Grubb, 103 N.C. App. 454-55, 405 S.E.2d at 798-99.
The evidence in the present case, viewed in the light most favorable to the State, tended to show that: (1) Respondent and a friend were walking in the hall when they should have been in class; (2) when asked to stop, they instead grinned, giggled, and ran down the hall; (3) Respondent was stopped by the school resource officer after a brief chase down the hall; and (4) a few students and teachers looked out into the hall while the resource officer was escorting Respondent to the school office. There was no evidence that the school or classroom instruction was substantially disrupted, that Respondent was aggressive or violent; or that Respondent used disturbing or vulgar language. Indeed, Respondent and her friend were described several times as "giggling" or "smiling." We conclude that Respondent's behavior, although no doubt an annoyance to the school administrator, does not rise to the level of criminal activity.

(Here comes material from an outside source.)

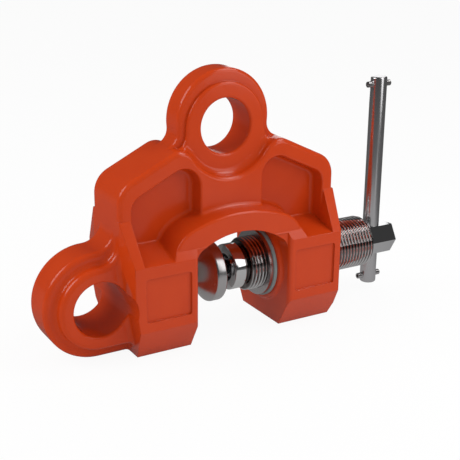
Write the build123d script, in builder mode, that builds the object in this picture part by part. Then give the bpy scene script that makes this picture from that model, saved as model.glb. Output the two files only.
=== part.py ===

In ruling on Respondent's motion to dismiss, the trial court agreed that Respondent's behavior was "borderline." The court appears to have been influenced by generalized social concerns about violence, even though the evidence bore no indicia of violence. The trial court expressed a concern about school violence nationwide, asking "[H]ow many kids have walked onto school campuses in the last three years in the United States and shot up the campus?" and speculating on what might have happened if Respondent and her friend had "turned out to be some kind of psycho killers that went on that day to kill 15 students at Rocky Mount Senior High School." The trial court's generalized apprehension about school safety in today's world is understandable, given various highly-publicized incidents in the past few years. Fortunately, the instant case involved no violence, but only foolish mischief.
We conclude, based on the relevant precedent and our review of the facts in this case, that the trial court erred by denying Respondent's motion to dismiss and that the trial court's order of adjudication and disposition must be
Judges McCULLOUGH and STEELMAN concur.